Более полное понимание ситуации пришло позднее на конкретной работе, а пока я почувствовал главное: надо мной вновь зажглась звезда, обозначавшая «путевку в жизнь», хотя и без гарантии. Снова я оказался нужным коллективу, значит, помирать обождем, поборемся, раз так надо. Именно в первые дни так необходимо снова собрать волю в кулак, а не поддаваться безысходности положения. Это был пока только шанс, но как много он значил. Эмиль Зоммер стал мне вторым отцом, подарил мне жизнь и сделал это своеобразно — он как бы бросил меня в воду, сказав:
— Плыви! Выплывешь — будешь жить, а плавать учись на ходу.
Помню, отец рассказывал, что у него в детстве был аналогичный случай, когда его отец, мой дед, действительно бросил его в воду, чтобы он сам научился плавать — и отец поплыл, не тонуть же!
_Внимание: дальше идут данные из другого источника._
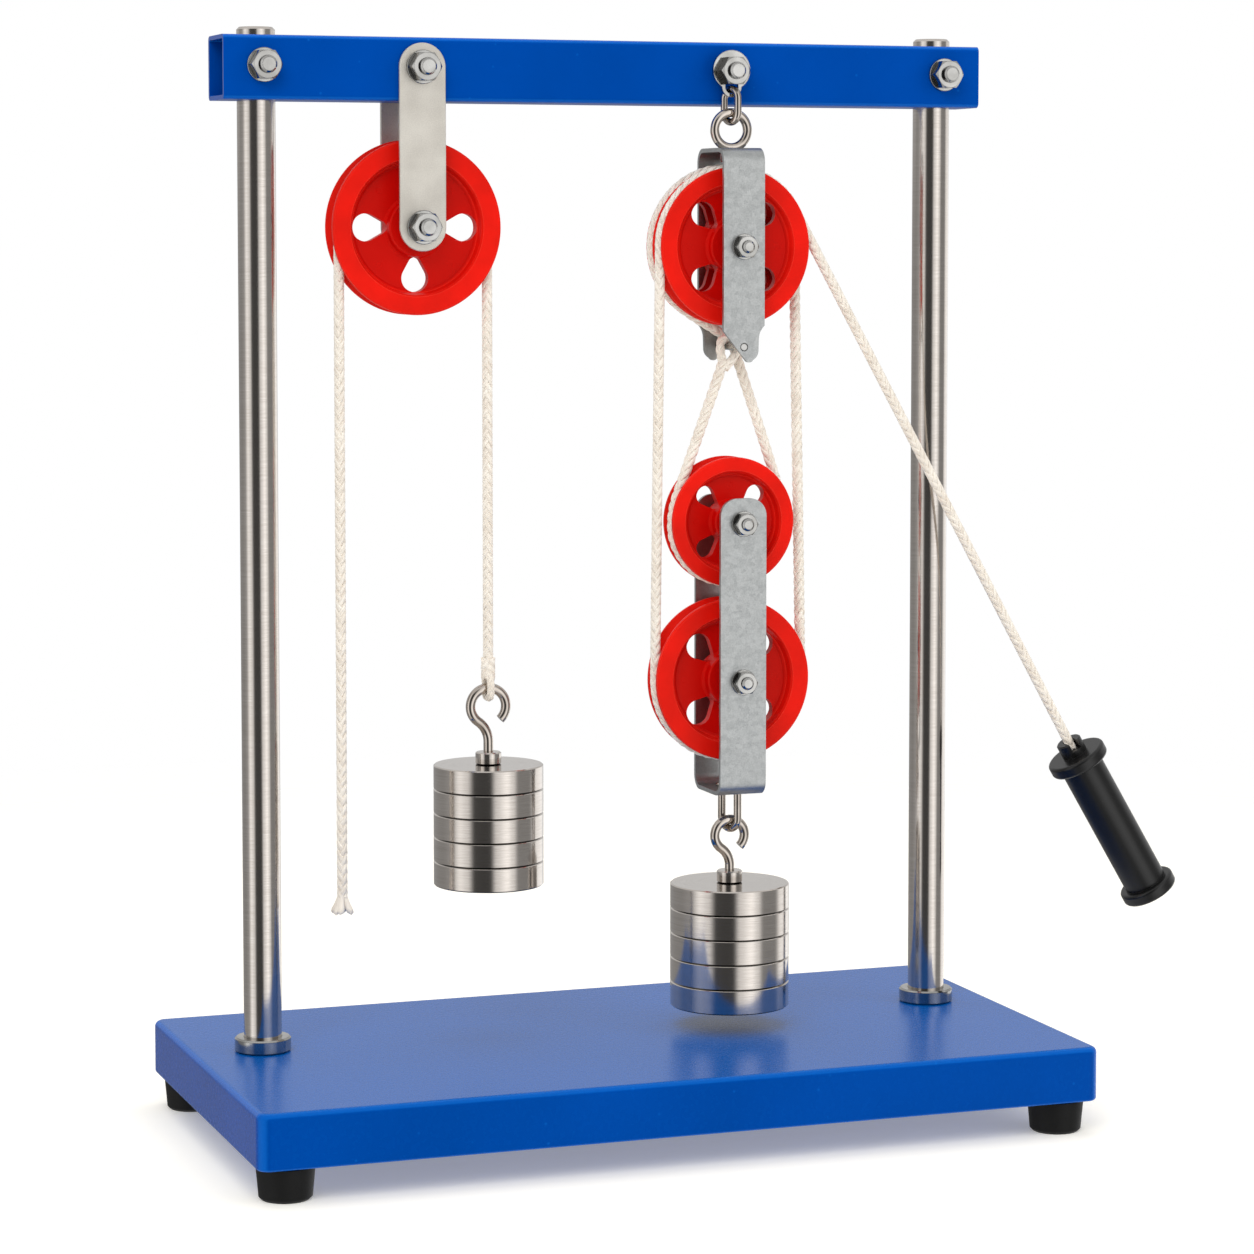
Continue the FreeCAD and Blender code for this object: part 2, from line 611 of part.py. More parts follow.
def build_lower_block():
    """Fork open at the top, a small wheel over a large one, and the staple for the weights."""
    fork = bent_strap(LOWER_FORK_WIDTH, LOWER_FORK_BOTTOM, LOWER_FORK_TOP, False)
    corners = [
        e for e in fork.Edges
        if e.BoundBox.ZMin > LOWER_FORK_TOP - 0.01 and e.BoundBox.YLength > 1
    ]
    fork = fork.makeFillet(8.5, corners)
    for z in (SMALL_Z, LARGE_Z):
        fork = through_hole(fork, z, 3.15)
    leg = leg_offset(STAPLE_LEG, STAPLE_TURN)
    for foot in (Vector(HANG_X, HANG_Y, LOWER_FORK_BOTTOM - 2) + leg * side for side in (-1, 1)):
        fork = fork.cut(Part.makeCylinder(STAPLE_WIRE + 0.05, 6.0, foot))
    save("lower_fork", fork)

    axles = []
    nut_sets = []
    spacers = []
    for z, wheel in ((SMALL_Z, SMALL_WHEEL), (LARGE_Z, LARGE_WHEEL)):
        axle, nut_set = m6_axle(HANG_X, z)
        axles.append(axle)
        nut_sets.extend(nut_set)
        front_face = LOWER_GROOVE_Y - wheel.half
        back_face = LOWER_GROOVE_Y + wheel.half
        spacers.append(spacer(HANG_X, z, FORK_FRONT + FORK_THICKNESS, front_face - 0.2, 3.15, 5.5))
        spacers.append(spacer(HANG_X, z, back_face + 0.2, FORK_BACK - FORK_THICKNESS, 3.15, 5.5))
    save("lower_axles", *axles)
    save("lower_axle_nuts", *nut_sets)
    save("lower_spacers", *spacers)
    save("small_wheel", SMALL_WHEEL.solid(HANG_X, LOWER_GROOVE_Y, SMALL_Z))
    save("large_wheel", LARGE_WHEEL.solid(HANG_X, LOWER_GROOVE_Y, LARGE_Z))

    centre = Vector(HANG_X, HANG_Y, STAPLE_BOTTOM + STAPLE_LEG)
    rise = Vector(0, 0, STAPLE_TOP - centre.z + 0.2)
    path = Part.Wire([
        Part.makeLine(centre - leg + rise, centre - leg),
        Part.Arc(centre - leg, centre - Vector(0, 0, STAPLE_LEG), centre + leg).toShape(),
        Part.makeLine(centre + leg, centre + leg + rise),
    ])
    staple = sweep_round(path, STAPLE_WIRE)
    for side in (-1, 1):
        head = chamfered_disc(3.1, 1.6, 0.6, 0.0)
        head.translate(Vector(HANG_X, HANG_Y, STAPLE_TOP) + leg * side)
        staple = staple.fuse(head)
    save("lower_staple", staple.removeSplitter())


# ---------------------------------------------------------------- weights
class WeightStack:
    """Hook on a rod through a stack of steel discs, clamped by a collar above and a nut below."""

    def __init__(self, name, x, y, top, radius, pitch, ring, wire, drop):
        self.name = name
        self.x = x
        self.y = y
        self.top = top
        self.radius = radius
        self.pitch = pitch
        self.ring = ring
        self.wire = wire
        self.drop = drop
        self.collar = 6.0
        self.ring_z = top + self.collar + drop

    def at(self, dx, z):
        """Point of the hook's plane."""
        return Vector(self.x + dx, self.y, z)

    def build_hook(self):
        """Open ring that sweeps back under itself in an S to the rod on the axis."""
        def on_ring(degrees):
            angle = math.radians(degrees)
            return self.at(self.ring * math.cos(angle), self.ring_z + self.ring * math.sin(angle))

        leave = 235.0
        back_radius = self.ring * -math.cos(math.radians(leave)) / (1 - math.cos(math.radians(55)))
        knee = on_ring(leave)
        bottom = self.at(0.0, knee.z - back_radius * math.sin(math.radians(55)))
        centre = bottom - Vector(back_radius, 0, 0)
        middle = centre + Vector(math.cos(math.radians(27.5)), 0, math.sin(math.radians(27.5))) * back_radius
        floor = self.top - DISC_COUNT * self.pitch + 0.6
        path = Part.Wire([
            Part.Arc(on_ring(-47), on_ring(90), knee).toShape(),
            Part.Arc(knee, middle, bottom).toShape(),
            Part.makeLine(bottom, self.at(0.0, floor)),
        ])
        save(self.name + "_hook", sweep_round(path, self.wire))

    def build_stack(self):
        """Discs from the bottom up, the collar on top and the nut sunk in the lowest disc."""
        bore = self.wire + 0.15
        low = self.top - DISC_COUNT * self.pitch
        for n in range(DISC_COUNT):
            disc = chamfered_disc(self.radius, self.pitch, 0.55, bore)
            if n == 0:
                disc = disc.cut(Part.makeCylinder(5.5, 5.0, ORIGIN))
            disc.translate(Vector(self.x, self.y, low + n * self.pitch))
            save(self.name + "_disc_" + str(n + 1), disc)
        collar = chamfered_disc(6.25, self.collar, 0.6, self.wire + 0.05)
        collar.translate(Vector(self.x, self.y, self.top))
        save(self.name + "_collar", collar)
        nut = hexagon(8.0, 4.0, self.wire + 0.05)
        nut.translate(Vector(self.x, self.y, low + 0.9))
        save(self.name + "_nut", nut)


LEFT_WEIGHT = WeightStack("left_weight", LEFT_WEIGHT_X, POST_Y, 173.8, 26.5, 11.7, 8.9, 2.35, 22.0)
RIGHT_WEIGHT = WeightStack("right_weight", HANG_X, HANG_Y, 113.0, 29.0, 12.05, 7.7, 2.3, 17.15)


# ---------------------------------------------------------------- pull handle
def build_handle():
    """Grip with a round-edged flange at each end and a slotted neck that holds the cord."""
    neck = 6.5
    neck_end = 7.6
    body = 10.8
    socket = 2.95
    top_flange = (15.2, neck_end, 6.4)
    end_flange = (14.3, 86.2, 6.4)
    rounding = 1.6
    bulge = rounding * (1 - math.cos(math.radians(45)))

    def flange(radius, start, thickness):
        """Edge of a flange with both rims rounded, from its near face to its far one."""
        stop = start + thickness
        return [
            (radius - rounding, start),
            ((radius - bulge, start + bulge), (radius, start + rounding)),
            (radius, stop - rounding),
            ((radius - bulge, stop - bulge), (radius - rounding, stop)),
        ]

    outline = [(socket, 0.0), (neck - 0.6, 0.0), (neck, 0.6), (neck, neck_end)]
    outline += flange(*top_flange)
    outline += [(body, top_flange[1] + top_flange[2]), (body, end_flange[1])]
    outline += flange(*end_flange)
    outline += [(0.0, end_flange[1] + end_flange[2]), (0.0, 20.0), (socket, 20.0)]
    grip = revolved(outline)
    slot = Part.makeBox(5.2, neck + 1, 5.0, Vector(-2.6, -neck - 1, -0.5))
    grip = grip.cut(slot)
    grip.rotate(ORIGIN, Y_AXIS, 180 - HANDLE_TILT)
    grip.translate(NECK_TOP)
    save("pull_handle", grip)


# ---------------------------------------------------------------- cords
# Each route is a list of corner points; the arcs round the wheels have the groove's radius.
NEAR = 0.98
GENTLE = 60.0

LIFT_FREE_FALL = [
    (-179.6, POST_Y, 431.9),
    (-179.6, POST_Y, 113.0),
]
LIFT_WRAP = [
    (-106.4, POST_Y, 432.0),
    (-106.4, POST_Y, 447.16),
    (-127.84, POST_Y, 468.6),
    (-158.16, POST_Y, 468.6),
    (-179.6, POST_Y, 447.16),
    (-179.6, POST_Y, 432.0),
]
LIFT_LOAD_FALL = [
    (-106.4, POST_Y, 431.9),
    (-106.4, POST_Y, 217.95),
]
PULL_FALL = [
    (42.33, FRONT_GROOVE_Y, 440.79),
    (194.1, FRONT_GROOVE_Y, 170.36),
]
FRONT_WRAP = [
    (42.24, FRONT_GROOVE_Y, 440.96),
    (36.1, FRONT_GROOVE_Y, 451.9),
    (12.91, FRONT_GROOVE_Y, 461.79),
    (-11.49, FRONT_GROOVE_Y, 455.45),
    (-26.98, FRONT_GROOVE_Y, 435.54),
    (-27.0, FRONT_GROOVE_Y, 422.9),
]
LARGE_BIGHT = [
    (-27.0, FRONT_GROOVE_Y, 422.7),
    (-27.07, FRONT_GROOVE_Y, 404.0),
    (-27.73, LOWER_GROOVE_Y, 231.0),
    (-27.86, LOWER_GROOVE_Y, 197.64),
    (-5.7, LOWER_GROOVE_Y, 175.4),
    (25.7, LOWER_GROOVE_Y, 175.4),
    (47.86, LOWER_GROOVE_Y, 197.64),
    (47.73, LOWER_GROOVE_Y, 231.0),
    (47.07, REAR_GROOVE_Y, 404.0),
    (47.0, REAR_GROOVE_Y, 422.7),
]
REAR_WRAP = [
    (47.0, REAR_GROOVE_Y, 422.9),
    (46.95, REAR_GROOVE_Y, 436.44),
    (29.49, REAR_GROOVE_Y, 457.02),
    (2.88, REAR_GROOVE_Y, 461.54),
    (-20.38, REAR_GROOVE_Y, 447.86),
    (-29.38, REAR_GROOVE_Y, 422.41),
    (-19.89, REAR_GROOVE_Y, 397.15),
    (14.08, REAR_GROOVE_Y, 378.07),
    (14.94, REAR_GROOVE_Y, 375.2),
]
SMALL_BIGHT = [
    (14.98, REAR_GROOVE_Y, 375.07),
    (16.3, REAR_GROOVE_Y - 0.2, 370.7),
    (33.17, LOWER_GROOVE_Y, 314.51),
    (41.41, LOWER_GROOVE_Y, 287.07),
    (30.96, LOWER_GROOVE_Y, 266.24),
    (9.05, LOWER_GROOVE_Y, 258.28),
    (-12.34, LOWER_GROOVE_Y, 267.54),
    (-21.52, LOWER_GROOVE_Y, 288.96),
    (7.45, LOWER_GROOVE_Y, 367.85),
]


def build_lift_cord():
    """Cord of the fixed pulley: free end with its frayed tuft, wrap, and the eye on the hook."""
    tuft = revolved([
        (0, 0.4),
        (3.4, 0.0),
        ((6.6, 2.0), (5.2, 5.6)),
        (3.3, 7.6),
        (CORD_RADIUS, 9.0),
        (0, 9.0),
    ])
    tuft.translate(Vector(*LIFT_FREE_FALL[-1]) - Vector(0, 0, 9.0))
    save("lift_cord_free_fall", cord("lift_cord_free_fall", LIFT_FREE_FALL, []), tuft)
    fixed = [NEAR * FIXED_WHEEL.cord_line] * 4
    save("lift_cord_wrap", cord("lift_cord_wrap", LIFT_WRAP, fixed))
    eye_z = LEFT_WEIGHT.ring_z + LEFT_WEIGHT.ring
    eye = ring_wire(4.9, EYE_CORD_RADIUS, Vector(LEFT_WEIGHT_X, POST_Y, eye_z), X_AXIS)
    save("lift_cord_eye", eye)
    save("lift_cord_load_fall", cord("lift_cord_load_fall", LIFT_LOAD_FALL, []))


def build_tackle_cord():
    """One cord: handle, front wheel, large wheel, rear wheel, becket pin, small wheel, becket."""
    save("tackle_cord_pull_fall", cord("tackle_cord_pull_fall", PULL_FALL, []))
    upper = NEAR * UPPER_WHEEL.cord_line
    large = [GENTLE] * 2 + [NEAR * LARGE_WHEEL.cord_line] * 4 + [GENTLE] * 2
    small = [GENTLE] * 2 + [NEAR * SMALL_WHEEL.cord_line] * 5
    pin = BECKET_RADIUS + GROOVE_DEPTH
    save("tackle_cord_front_wrap", cord("tackle_cord_front_wrap", FRONT_WRAP, [upper] * 4))
    save("tackle_cord_large_bight", cord("tackle_cord_large_bight", LARGE_BIGHT, large))
    rear = cord("tackle_cord_rear_wrap", REAR_WRAP, [upper] * 6 + [pin])
    eye_centre = Vector(HANG_X, LOWER_GROOVE_Y, BECKET_Z)
    eye = ring_wire(BECKET_RADIUS + EYE_CORD_RADIUS + 0.1, EYE_CORD_RADIUS, eye_centre, Y_AXIS)
    save("tackle_cord_rear_wrap", rear, eye)
    save("tackle_cord_small_bight", cord("tackle_cord_small_bight", SMALL_BIGHT, small))


build_base()
save("base_screws", *build_feet(), *build_posts())
build_beam()
build_m8_fasteners()
build_fixed_pulley()
build_hanger()
build_upper_block()
build_lower_block()
for stack in (LEFT_WEIGHT, RIGHT_WEIGHT):
    stack.build_hook()
    stack.build_stack()
build_handle()
build_lift_cord()
build_tackle_cord()
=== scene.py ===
"""Looks of the pulley demonstrator: its finishes, braided cords, floor, light and camera.

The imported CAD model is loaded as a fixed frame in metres, Z up. Its rigid parts stay and get
their finishes here. The plain cords are replaced by braided ones on the same routes.
"""

import logging
import math
from dataclasses import dataclass
from enum import Enum

import bpy
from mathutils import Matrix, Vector


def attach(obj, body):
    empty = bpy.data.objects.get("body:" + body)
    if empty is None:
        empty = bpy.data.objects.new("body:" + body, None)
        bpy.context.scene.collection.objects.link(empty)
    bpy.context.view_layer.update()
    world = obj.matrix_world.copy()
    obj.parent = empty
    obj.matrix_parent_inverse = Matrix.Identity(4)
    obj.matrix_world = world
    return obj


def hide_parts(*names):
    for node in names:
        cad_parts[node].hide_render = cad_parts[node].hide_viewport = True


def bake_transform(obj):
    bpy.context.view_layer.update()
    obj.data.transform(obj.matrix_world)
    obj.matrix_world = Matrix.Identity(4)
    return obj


LOG = logging.getLogger("pulley_demonstrator")
MM = 0.001

Colour = tuple[float, float, float]
Point = tuple[float, float, float]
Tree = bpy.types.NodeTree
Socket = bpy.types.NodeSocket

ORIGIN = (0.0, 0.0, 0.0)
WHITE = (1.0, 1.0, 1.0, 1.0)

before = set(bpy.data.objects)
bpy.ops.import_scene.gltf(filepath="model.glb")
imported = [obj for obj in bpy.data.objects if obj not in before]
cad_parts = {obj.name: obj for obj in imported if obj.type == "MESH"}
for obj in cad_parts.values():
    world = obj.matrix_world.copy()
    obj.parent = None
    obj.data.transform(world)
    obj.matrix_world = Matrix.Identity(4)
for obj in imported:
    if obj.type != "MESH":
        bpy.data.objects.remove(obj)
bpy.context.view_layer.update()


# ---------------------------------------------------------------- node trees


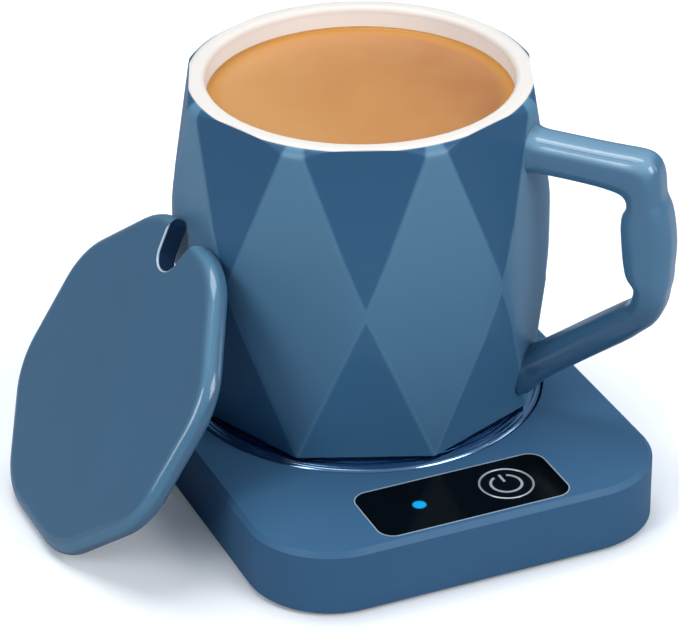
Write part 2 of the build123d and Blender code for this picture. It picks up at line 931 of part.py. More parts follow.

Большего в условиях концлагеря Эмиль Зоммер пока сделать не мог, а дальше время расставит все по своим местам.
Почему я так подробно остановился на этом? Чтобы читатель понял, что у каждого из нас, переживших концлагерь, был свой Зоммер. Иначе бы мы не вышли на свободу. А потом на каких-то этапах лагерной жизни каждый из нас становился для кого-то Зоммером. Только так можно было выжить.